Schafer, R. M. (1994). The soundscape: Our sonic environment and the tuning of the world. Destiny Books. [original work published 1977]
声景场域·地铁流动
[地铁环境声渐起]
叙事者:每日数以千计的人在这条轨道上穿梭——可预见的路途,未曾改变的节奏。而我的轨迹?我曾在此驻足。研习声音技术让我学会在生命日常里叠录新的声部。如同将列车轰鸣剪辑成诗的心跳,技术正在重塑时间的皱褶。
诗歌时刻·《未择之路》
[短暂留白渗透旋律]
叙事者:当我诵读弗罗斯特的《未择之路》,麦克风捕获的不单是词句。它留存了我的踟蹰,继而收纳了我的澄明。此间研习不囿于电路板或代码,而是握持工具重录生命叙事——编织音轨以向世人昭示:断裂处亦可启程。

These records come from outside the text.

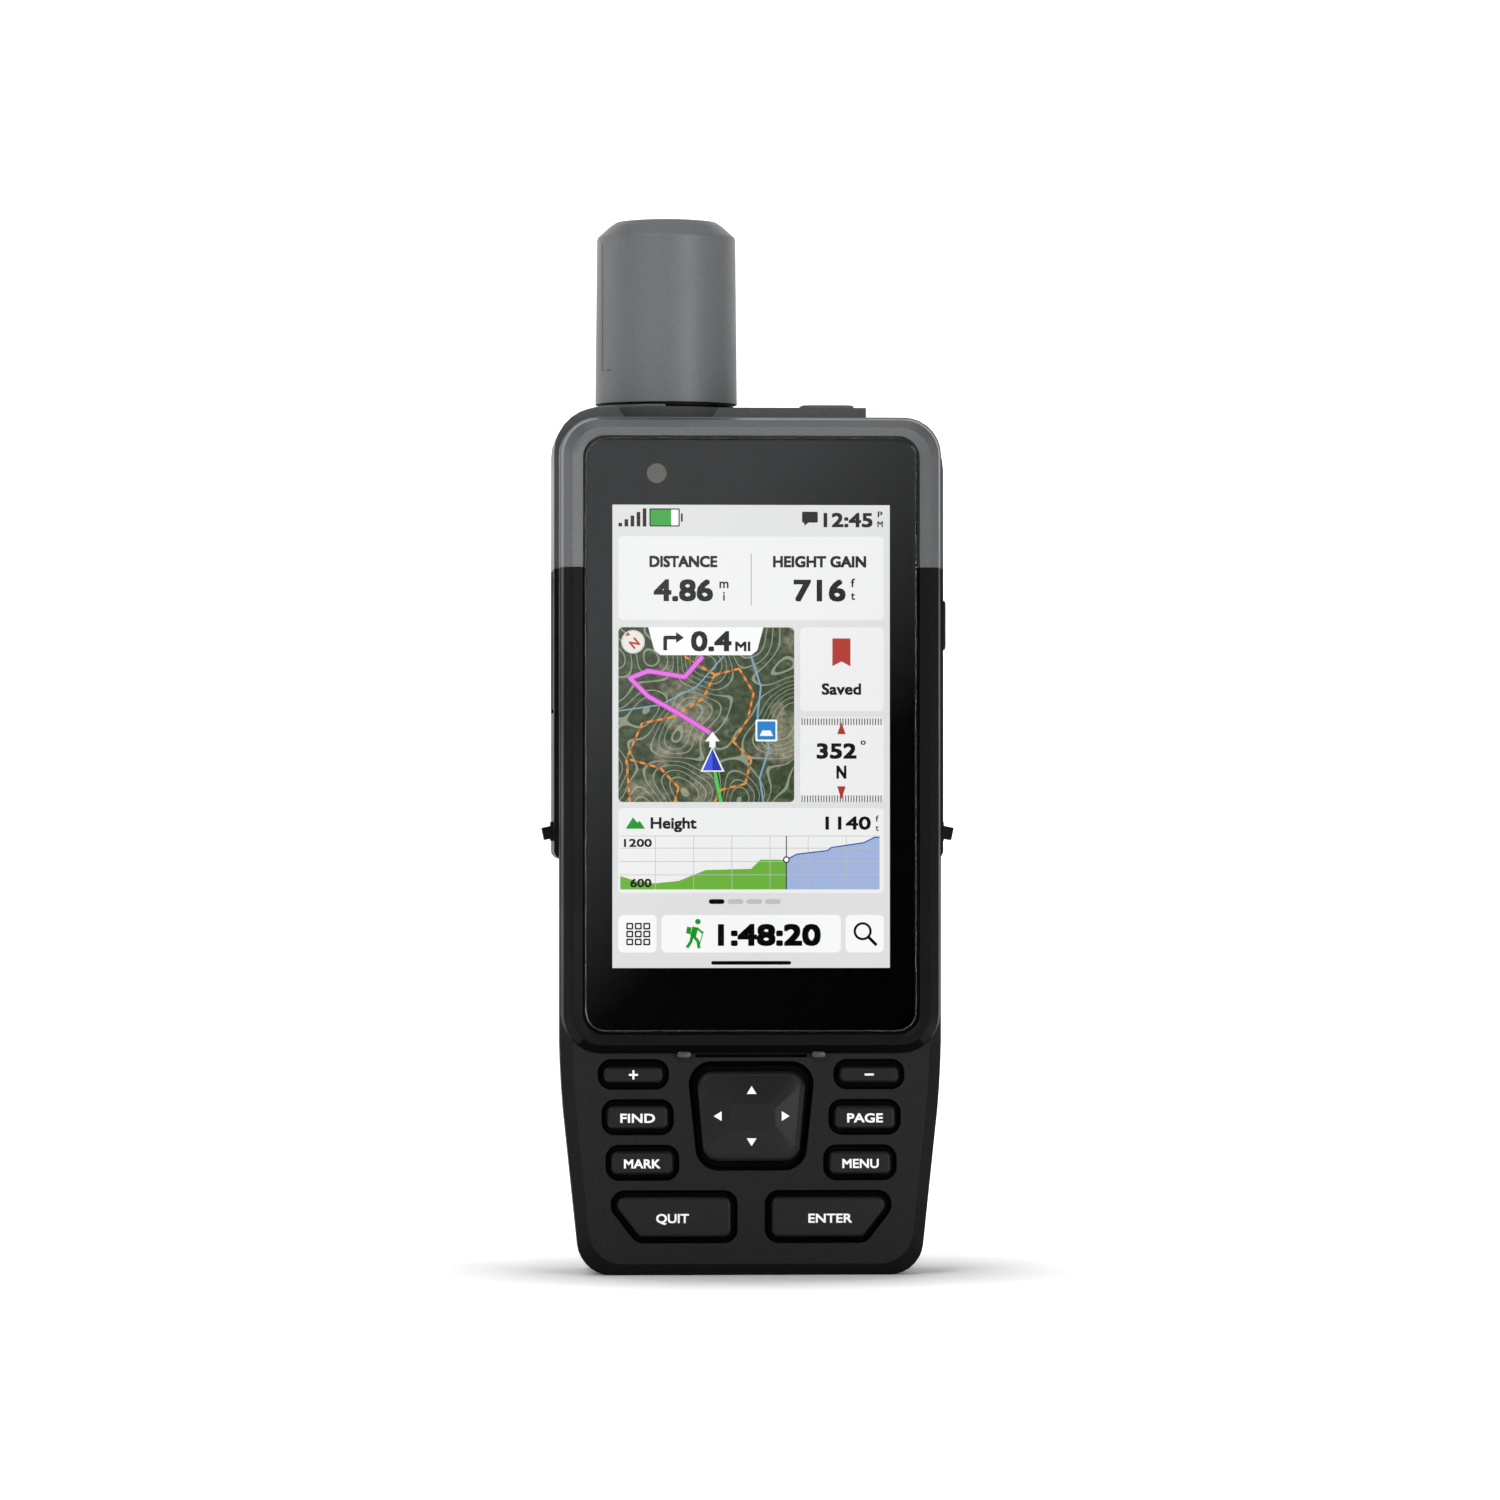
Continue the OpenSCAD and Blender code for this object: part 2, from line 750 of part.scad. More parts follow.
module usb_port() {
  color("#c2c4c6") difference() {
    block([-27.5, -1.1, 101.4], [-20.2, 2.5, 110.6]);
    block([-28, -0.5, 102], [-21, 1.9, 110]);
  }
  color("#202124") block([-26.5, 0.45, 102.7], [-21, 0.95, 109.3]);
}

module usb_board() {
  color("#1f5134") {
    block([-26.8, -1.9, 99], [-17, -1.1, 113]);
    for (z = [100.5, 111.5]) bar_y(-24, z, 1, -8.6, -1.9);
  }
}

module side_button() {
  color("#26282a") {
    hull() {
      block([30.2, -5.3, 103.4], [32.8, -0.7, 111.6]);
      block([32.9, -4.9, 103.8], [33.05, -1.1, 111.2]);
    }
    block([29.5, -6.2, 102.5], [30.2, 0.2, 112.5]);
    bar_x(28.3, 29.5, -3, 107.5, 0.9);
  }
}

module side_switch() {
  color("#8f9396") {
    block([25.4, -8.6, 104.2], [27.2, -1, 110.8]);
    bar_x(27.2, 27.7, -3, 107.5, 1.1);
  }
}

module power_button() {
  color("#5a5d5e") {
    hull() {
      block([9, -3, 141], [17.9, 5, 144.05]);
      block([9.5, -2.5, 144.15], [17.4, 4.5, 144.32]);
    }
    block([7.9, -4, 140.2], [19, 6, 141]);
    translate([13.4, 1, 139.3]) cylinder(r = 1.2, h = 0.9);
  }
}

module power_switch() {
  color("#8f9396") {
    block([10.2, -2, 136.4], [16.7, 4, 138.2]);
    block([10.7, -8.6, 135.6], [16.2, 4, 136.4]);
    block([10.7, -8.6, 131], [16.2, -7.8, 135.6]);
    translate([13.4, 1, 138.2]) cylinder(r = 1.3, h = 0.5);
  }
}

// ---------------------------------------------------------------- antenna

module antenna_cover() {
  top_r = antenna_r - 0.25;
  wall_r = antenna_r - antenna_wall;
  color("#6b6e6f") translate([antenna_x, antenna_y, 0]) rotate_extrude($fn = 96) difference() {
    polygon([
      [0, antenna_z0], [antenna_r, antenna_z0], [top_r, antenna_z1 - 3.2], [top_r - 0.35, antenna_z1 - 2.75],
      [top_r - 2.65, antenna_z1 - 1.05], [top_r - 3.7, antenna_z1 - 0.5], [top_r - 5.8, antenna_z1 - 0.2],
      [0, antenna_z1],
    ]);
    polygon([
      [0, antenna_z0 - 1], [wall_r, antenna_z0 - 1], [wall_r, antenna_z1 - 4.2],
      [wall_r - 2.6, antenna_z1 - 1.9], [0, antenna_z1 - 1.9],
    ]);
  }
}

module antenna_collar() {
  color("#3c3f40") translate([antenna_x, antenna_y, 0]) difference() {
    union() {
      translate([0, 0, 143.9]) cylinder(r = 10, h = 0.4);
      translate([0, 0, shoulder_top]) intersection() {
        cylinder(r = 10, h = 0.4);
        block([-0.58, -20, -1], [20, 20, 2]);
      }
      translate([0, 0, 143.9]) cylinder(r = 9.9, h = 2.4);
    }
    translate([0, 0, 140]) cylinder(r = 4.2, h = 10);
  }
}

module antenna_seal() {
  color("#0d0d0d") translate([antenna_x, antenna_y, 143.9]) difference() {
    cylinder(r = 11.2, h = antenna_z0 - 143.9);
    translate([0, 0, -1]) cylinder(r = 10.02, h = 3);
  }
}

module antenna_board() {
  color("#1f5134") translate([antenna_x, antenna_y, 146.3]) difference() {
    cylinder(r = 9.2, h = 1.2);
    translate([0, 0, -1]) cylinder(r = 1.2, h = 4);
  }
}

core_r = 7.6;
core_z0 = 147.5;
core_z1 = 171.8;

module antenna_core() {
  color("#d9d4c7") translate([antenna_x, antenna_y, core_z0]) difference() {
    cylinder(r = core_r, h = core_z1 - core_z0);
    translate([0, 0, 2]) cylinder(r = core_r - 1.4, h = core_z1 - core_z0);
    translate([0, 0, -1]) cylinder(r = 1.2, h = 4);
  }
}

// Four flat strips wound half a turn round the core
module antenna_helix() {
  color("#b87333") translate([antenna_x, antenna_y, core_z0])
    linear_extrude(core_z1 - core_z0, twist = -180, slices = 16, segments = 4)
      for (a = [0:90:270]) rotate(a) translate([core_r, -0.9]) square([0.35, 1.8]);
}

module antenna_coax() {
  color("#2b2b2b") translate([antenna_x, antenna_y, 0]) {
    translate([0, 0, 135]) cylinder(r = 0.6, h = 11.3);
    translate([0, 0, 135]) sphere(r = 0.6);
    translate([0, -7.2, 135]) rotate([-90, 0, 0]) cylinder(r = 0.6, h = 7.2);
    translate([0, -8.2, 135]) rotate([-90, 0, 0]) cylinder(r = 1.3, h = 1);
  }
}

// ---------------------------------------------------------------- battery, its door and lock

module battery_pack() {
  color("#2c4a63") difference() {
    slab(bay_y0 + 0.2, 10.7) plate_outline(20.9, 23, 64.6, 2.5);
    for (x = CONTACTS) block([x - 1, 0, 22], [x + 1, 3, 23]);
  }
}

module battery_contacts() {
  color("#c9a24b") for (x = CONTACTS) {
    block([x - 1, bay_y0, 15.5], [x + 1, bay_y0 + 3, 18]);
    block([x - 0.7, bay_y0 + 2.2, 18], [x + 0.7, bay_y0 + 2.6, 23]);
  }
}

module battery_door() {
  color("#1e1f21") difference() {
    union() {
      hull() {
        slab(door_y0, 14.2) plate_outline(door_hw, door_z0, door_z1, door_r);
        slab(14.2, 14.75) plate_outline(door_hw - 0.8, door_z0 + 0.8, door_z1 - 0.8, door_r - 0.8);
      }
      // rim that locates the door in the bay
      slab(10.9, door_y0) difference() {
        plate_outline(bay_hw - 0.3, bay_z0 + 0.3, bay_z1 - 0.3, 1);
        plate_outline(bay_hw - 1.7, 23.4, bay_z1 - 1.7, 1);
      }
    }
    // dish for the ring, and the bore for the lock
    bar_y(0, lock_z, 8.4, 13.3, 20);
    bar_y(0, lock_z, lock_r + 0.1, 11.7, 20);
    bar_y(0, lock_z, 3.1, 10, 20);
    // grip ribs
    for (z = [34:5:59]) block([-14, 14.3, z], [14, 20, z + 1.4]);
  }
}

module door_gasket() {
  color("#3f2a2a") slab(door_y0 - 0.3, door_y0 - 0.05) difference() {
    plate_outline(bay_hw + 1.6, bay_z0 - 1.6, bay_z1 + 1.4, 3);
    plate_outline(bay_hw + 0.6, bay_z0 - 0.6, bay_z1 + 0.4, 2.4);
  }
}

module door_lock() {
  color("#b4b7b9") translate([0, 0, lock_z]) difference() {
    union() {
      bar_y(0, 0, lock_r, 11.8, 13.4);
      bar_y(0, 0, 3, 8.6, 11.8);
      block([-3.9, 7.2, -1.1], [3.9, 8.6, 1.1]);
      // two ears that carry the ring
      for (s = [-1, 1]) block([s * 3 - 0.7, 13.4, -1.4], [s * 3 + 0.7, 15.4, 1.2]);
    }
    bar_x(-6, 6, 14.4, 0, 0.55);
    block([-2.3, 13, -1.6], [2.3, 20, 1.6]);
  }
}

// D-shaped wire ring lying in the door's dish; its straight side turns in the lock's ears
module door_ring() {
  color("#c4c7c9") translate([0, 14.4, lock_z]) {
    bar_x(-5.2, 5.2, 0, 0, 0.5);
    for (s = [-1, 1]) translate([s * 5.2, 0, 0]) sphere(r = 0.5, $fn = 32);
    for (s = [-1, 1]) translate([s * 5.2, 0, -2]) cylinder(r = 0.5, h = 2);
    translate([0, 0, -2]) rotate([90, 0, 0]) rotate([0, 0, 180]) rotate_extrude(angle = 180, $fn = 48)
      translate([5.2, 0]) circle(0.5, $fn = 32);
  }
}

module card_socket() {
  color("#b9bcbe") difference() {
    block([7.6, -8.6, 47], [20.4, -7.2, 59]);
    block([8.4, -8.3, 46], [19.6, -7.5, 60]);
  }
}

module memory_card() {
  color("#1d1f24") {
    block([8.5, -8.3, 47.2], [19.5, -7.5, 61.8]);
    block([9, -8.3, 61.8], [19, -7.4, 62.2]);
  }
}

front_housing();
top_bezel();
rear_housing();
rear_cap();
case_gasket();
display_glass();
glass_bond();
lcd_panel();
backlight();
light_sensor();
mid_frame();
main_board();
processor_shield();
gnss_shield();
board_parts();
display_flex();
key_mat();
dome_switches();
key_board();
key_plus();
key_find();
key_mark();
key_minus();
key_page();
key_menu();
key_quit();
key_enter();
rocker_cap();
rocker_post();
antenna_cover();
antenna_collar();
antenna_core();
antenna_helix();
antenna_board();
antenna_seal();
antenna_coax();
power_button();
power_switch();
side_button();
side_switch();
port_cover();
usb_port();
usb_board();
battery_pack();
battery_contacts();
battery_door();
door_gasket();
door_lock();
door_ring();
mount_spine();
torch_lens();
torch_led();
speaker();
pressure_vent();
case_screws();
side_lugs();
lanyard_bar();
card_socket();
memory_card();
board_screws();
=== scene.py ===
# A handheld satellite navigator, put together piece by piece on its CAD frame.
# Metres, front towards -Y, the origin under the middle of the body.
import math

import bpy
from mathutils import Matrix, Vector


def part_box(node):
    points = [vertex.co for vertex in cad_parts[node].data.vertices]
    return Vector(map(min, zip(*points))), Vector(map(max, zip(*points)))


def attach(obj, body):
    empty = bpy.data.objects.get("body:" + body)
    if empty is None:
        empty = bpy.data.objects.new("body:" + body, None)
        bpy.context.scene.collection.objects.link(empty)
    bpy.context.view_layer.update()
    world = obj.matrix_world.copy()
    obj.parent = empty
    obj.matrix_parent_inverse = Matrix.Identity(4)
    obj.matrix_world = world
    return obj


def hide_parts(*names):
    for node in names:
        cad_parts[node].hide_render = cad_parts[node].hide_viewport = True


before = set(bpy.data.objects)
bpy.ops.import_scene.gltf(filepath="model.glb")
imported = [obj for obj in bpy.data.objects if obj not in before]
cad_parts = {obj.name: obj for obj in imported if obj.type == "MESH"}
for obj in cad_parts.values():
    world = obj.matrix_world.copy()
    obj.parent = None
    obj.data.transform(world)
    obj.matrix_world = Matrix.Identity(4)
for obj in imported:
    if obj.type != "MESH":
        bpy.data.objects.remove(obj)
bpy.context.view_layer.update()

# ---------------------------------------------------------------- camera and studio
# A long lens 1.3 m in front of the glass, three degrees to its left and just below
# the middle of the body. A pale paper sweep carries the product, its glow held back near
# the foot as a painted shadow; soft boxes light it, and a graduated card behind the camera
# gives the cover glass its grey sheen.
MM = 0.001


def aim(thing, target):
    """Turns a lamp or camera to look at a point."""
    thing.rotation_euler = (Vector(target) - thing.location).to_track_quat("-Z", "Y").to_euler()


def colour(code):
    """An sRGB hex colour as linear RGBA."""
    parts = [int(code[i:i + 2], 16) / 255 for i in (1, 3, 5)]
    return [p / 12.92 if p <= 0.04045 else ((p + 0.055) / 1.055) ** 2.4 for p in parts] + [1.0]


def add_node(material, kind, sockets=None, **settings):
    """Adds one node: its own settings, and its sockets as values or as links."""
    tree = material.node_tree
    node = tree.nodes.new("ShaderNode" + kind)
    for name, value in settings.items():
        setattr(node, name, value)
    for key, value in (sockets or {}).items():
        if isinstance(value, bpy.types.NodeSocket):
            tree.links.new(value, node.inputs[key])
        else:
            node.inputs[key].default_value = value
    return node


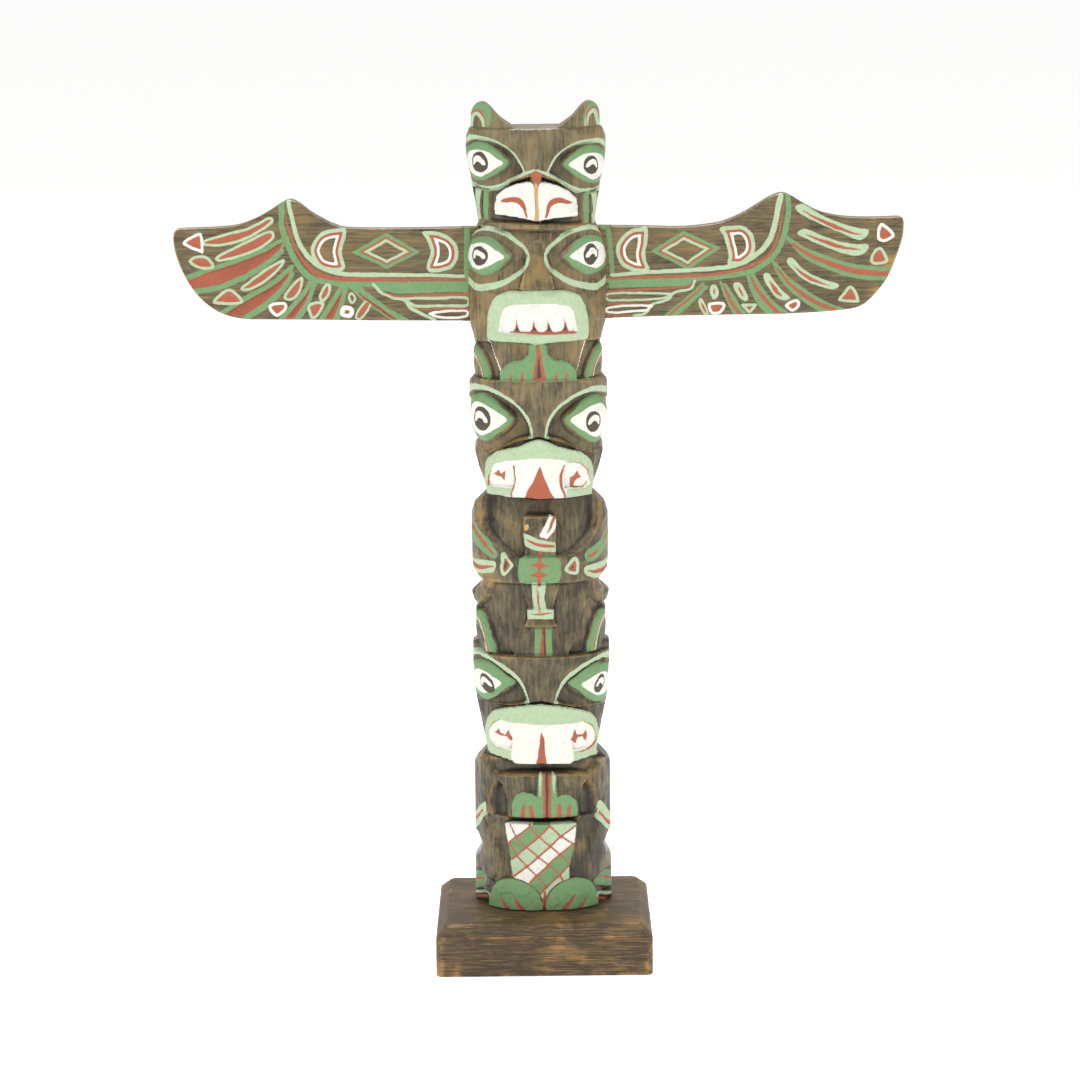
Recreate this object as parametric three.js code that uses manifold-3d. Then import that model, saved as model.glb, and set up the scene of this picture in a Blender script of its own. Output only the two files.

这里记录的岂止声波?是神经突触的裂响,是思想碰撞的轰鸣。在此声学疆域,教育不再是终点站,而是站点之间的穿行轨迹。
数字诗学·解构与重建
[合成器残响渐隐]
叙事者:在弗罗斯特诗句的停格处,我听见了自己旅程的和鸣——用代码重构声景地貌,将诗意熔铸为像素。"诗歌与音乐共享着相通的语汇:韵律、节奏、乐句、结构..."(Thibeault,2011,p.1)
电流噪声的呼吸成为我的导师——它演示着,当借由技术聆听,沉寂如何谱就诗行。
代际混音·口述档案
[卡带倒带声渗入音乐切片]
叙事者:为母亲录制的口述史中:她的音乐源自壁挂音箱与街巷市声——苏式电影配乐混杂着江南小调,始终完整,未经混音。当我在数字界面重塑声波,调音台宛若时光机器。她的世界低语"保护",我的疆界追问"可能"——而两者共振着共同的诘问:声音如何缔造连结?
多轨宣言·声波考古
[复古音箱的细微噼啪声与失真的朋克吉他连复段交织]
叙事者:这是我的启明时刻。声音科技的要义不在消除往昔,而在世代与文化间纺织新的经纬。母亲的经典与我的混沌混音都是地图——印证连接的课堂能教我们听见超越隔阂的强音。
正如Schafer(1994)追溯人类声觉从农耕文明经由工业革命至电子时代的演化轨迹,我们亦在追问:这些声波如何重构身份认知?如何教会我们以更郑重的姿态谛听世界?